The e-puck robot also features a large number of sensors and actuators as depicted on the pictures with devices and described in the table. The electronic layout can be obtained at this address: e-puck electronic layout Each of these sensors will be studied in detail during the practical investigations later in this book.
|Size, weight||70 mm diameter, 55 mm height, 150 g|
|Battery autonomy||5Wh LiION rechargeable and removable battery providing about 3 hours autonomy|
|Processor||dsPIC 30F6014A @ 60 MHz (~15 MIPS) 16 bit microcontroller with DSP core|
|Memory||RAM: 8 KB; FLASH: 144 KB|
|Motors||2 stepper motors with a 50:1 reduction gear, resolution: 0.13 mm|
|Speed||Max: 15 cm/s|
|Mechanical structure||Transparent plastic body supporting PCBs, battery and motors|
|IR sensors||8 infra-red sensors measuring ambient light and proximity of objects up to 6 cm|
|Camera||VGA color camera with resolution of 480x640 (typical use: 52x39 or 480x1)|
|Microphones||3 omni-directional microphones for sound localization|
|Accelerometer||3D accelerometer along the X, Y and Z axis|
|LEDs||8 independent red LEDs on the ring, green LEDs in the body, 1 strong red LED in front|
|Speaker||On-board speaker capable of WAV and tone sound playback|
|Switch||16 position rotating switch on the top of the robot|
|PC connection||Standard serial port up to 115 kbps|
|Wireless||Bluetooth for robot-computer and robot-robot wireless communication|
|Remote control||Infra-red receiver for standard remote control commands|
|Expansion bus||Large expansion bus designed to add new capabilities|
|Programming||C programming with free GNU GCC compiler. Graphical IDE (integrated development environment) provided in Webots|
|Simulation||Webots facilitates the use of the e-puck robot: powerful simulation, remote control, graphical and C programming systems|
Webots is a software for fast prototyping and simulation of mobile robots. It has been developed since 1996 and was originally designed by Dr. Olivier Michel at EPFL, the Swiss Federal Institute of Technology in Lausanne, Switzerland, in the lab of Prof. Jean-Daniel Nicoud. Since 1998, Webots is a commercial product and is developed by Cyberbotics Ltd. User licenses of this software have been sold to over 400 universities and research centers world wide. It is mostly used for research and education in robotics. Besides universities, Webots is also used by research organizations and corporate research centers, including Toyota, Honda, Sony, Panasonic, Pioneer, NTT, Samsung, NASA, Stanford Research Institute, Tanner research, BAE systems, Vorverk, etc.
The use of a fast prototyping and simulation software is really useful for the development of most advanced robotics project. It actually allows the designers to visualize rapidly their ideas, to check whether they meet the requirements of the application, to develop the intelligent control of the robots, and eventually, to transfer the simulation results into a real robot. Using such software tools saves a lot of time while developing new robotics projects and allows the designers to explore more possibilities than they would if they were limited to using only hardware.

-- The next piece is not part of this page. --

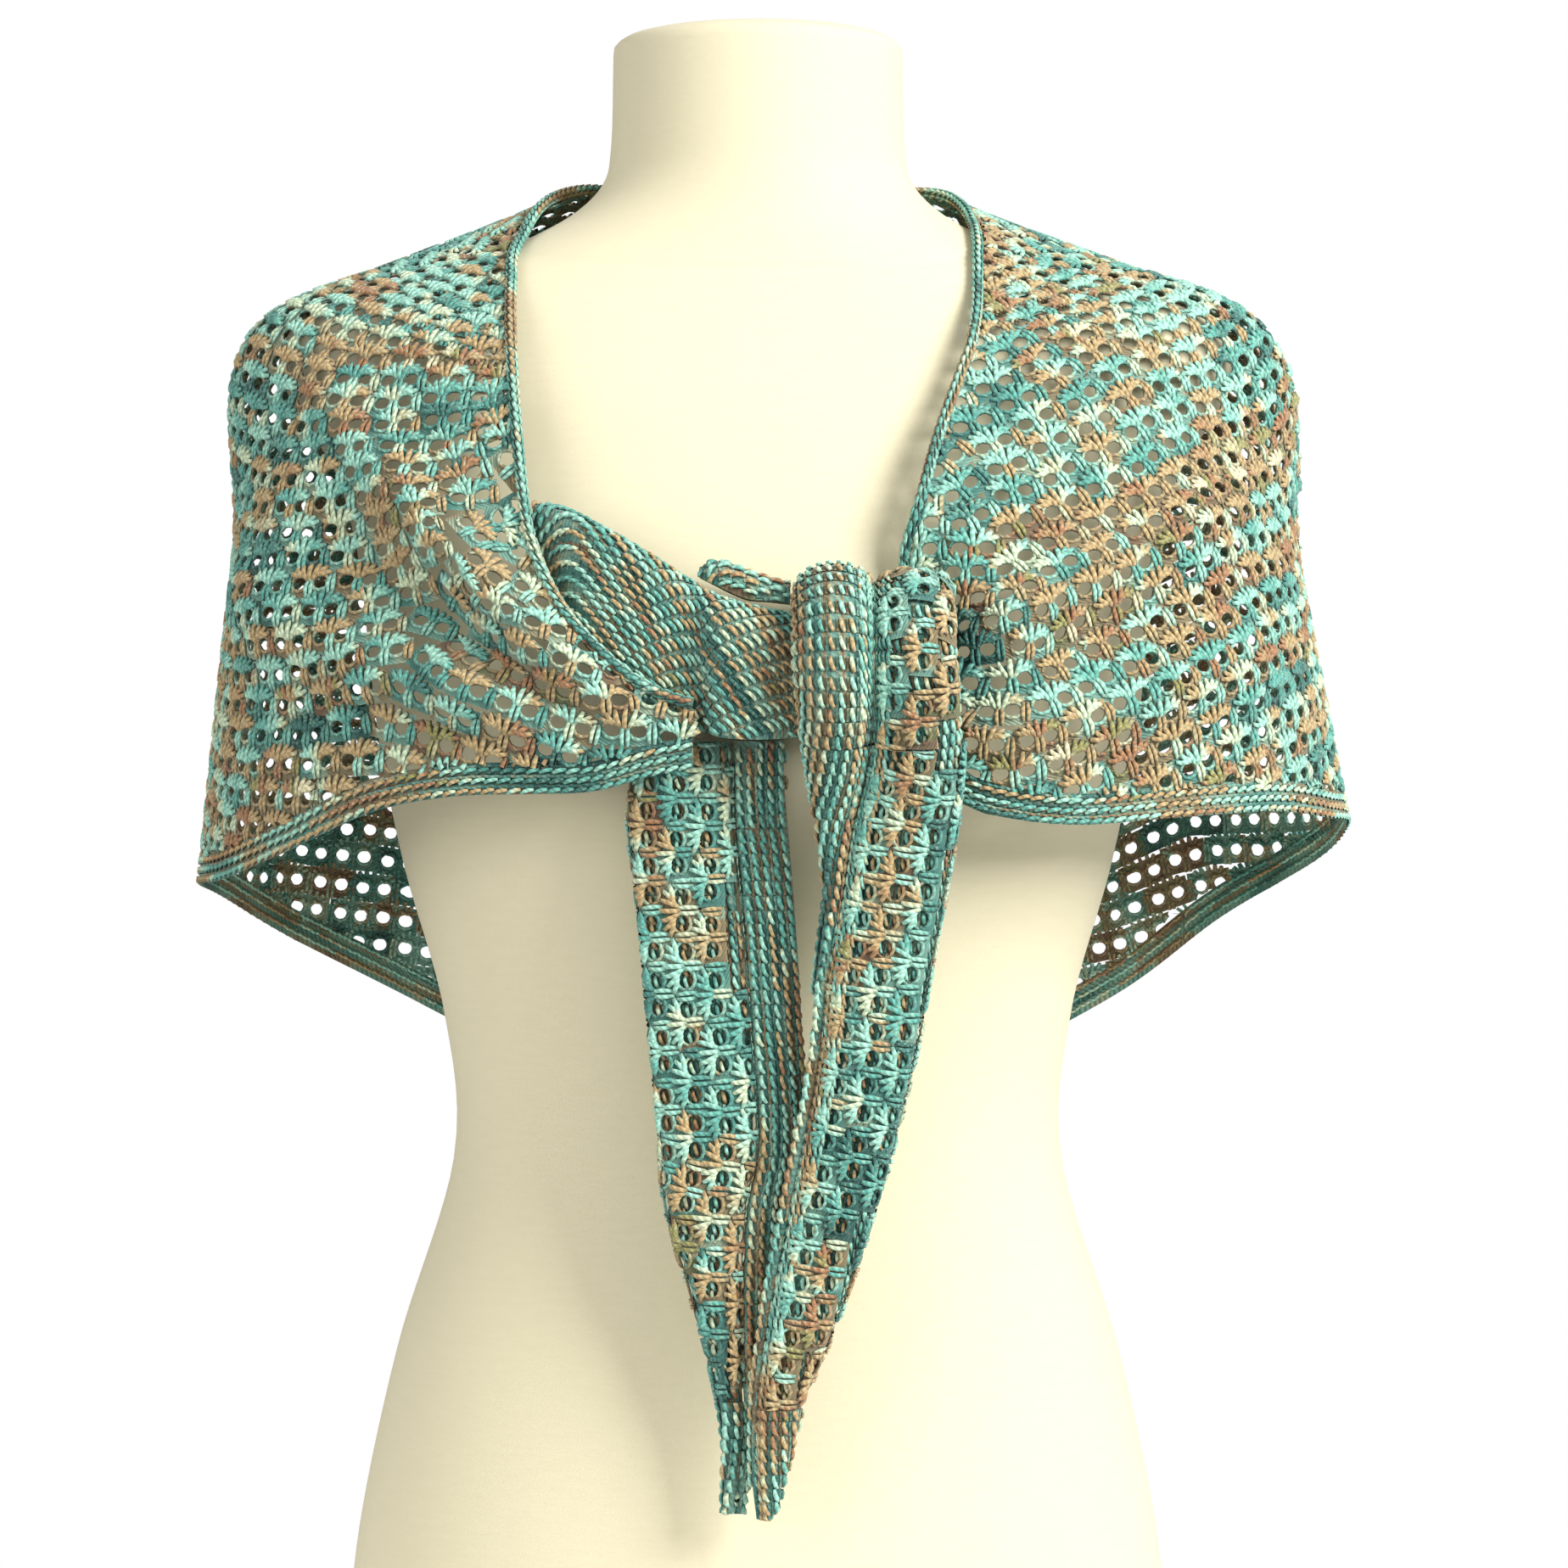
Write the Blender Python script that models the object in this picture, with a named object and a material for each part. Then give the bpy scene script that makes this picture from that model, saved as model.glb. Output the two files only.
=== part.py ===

Hence both the development time and the quality of the results are improved by using a rapid prototyping and simulation software.
Webots allows you to perform 4 basic stages in the development of a robotic project as depicted on the figure.
The first stage is the modeling stage. It consists in designing the physical body of the robots, including their sensors and actuators and also the physical model of the environment of the robots. It is a bit like a virtual LEGO set where you can assemble building blocks and configure them by changing their properties (color, shape, technical properties of sensors and actuators, etc.). This way, any kind of robot can be created, including wheeled robots, four legged robots, humanoid robots, even swimming and flying robots! The environment of the robots is created the same way, by populating the space with objects like walls, doors, steps, balls, obstacles, etc. All the physical parameters of the object can be defined, like the mass distribution, the bounding objects, the friction, the bounce parameters, etc. so that the simulation engine in Webots can simulate their physics. The figure with the simulation illustrates the model of an e-puck robot exploring an environment populated with stones. Once the virtual robots and virtual environment are created, you can move on to the second stage.
The second stage is the programming stage. You will have to program the behavior of each robot. In order to achieve this, different programming tools are available. They include graphical programming tools which are easy to use for beginners and programming languages (like C, C++ or Java) which are more powerful and enable the development of more complex behaviors. The program controlling a robot is generally a endless loop which is divided into three parts: (1) read the values measured by the sensors of the robot, (2) compute what should be the next action(s) of the robot and (3) send actuators commands to performs these actions. The easiest parts are parts (1) and (3). The most difficult one is part (2) as this is here that lie all the Artificial Intelligence. Part (2) can be divided into sub-parts such as sensor data processing, learning, motor pattern generation, etc.
The third stage is the simulation stage. It allows you to test if your program behaves correctly. By running the simulation, you will see you robot executing your program. You will be able to play interactively with you robot, by moving obstacles using the mouse, moving the robot itself, etc. You will also be able to visualize the values measured by the sensors, the results of the processing of your program, etc. It is likely you will return several times to the second stage to fix or improve your program and test it again in the simulation stage.
Finally, the fourth stage is the transfer to a real robot. Your control program will be transferred into the real robot running in the real world. You could then see if your control program behaves the same as in simulation. If the simulation model of your robot was performed carefully and was calibrated against its real counterpart, the real robot should behave roughly the same as the simulated robot. If the real robot doesn't behave the same, then it is necessary to come back to the first stage and refine the model of the robot, so that the simulated robot will behave like the real one. In this case, you will have to go through the second and third stages again, but mostly for some little tuning, rather than redesigning your program. The figure with two windows shows the e-puck control window allowing the transfer from the simulation to the real robot. On the left hand side, you can see the point of view of the simulated camera of the e-puck robot. On the right hand side, you can see the point of view of the real camera of the robot.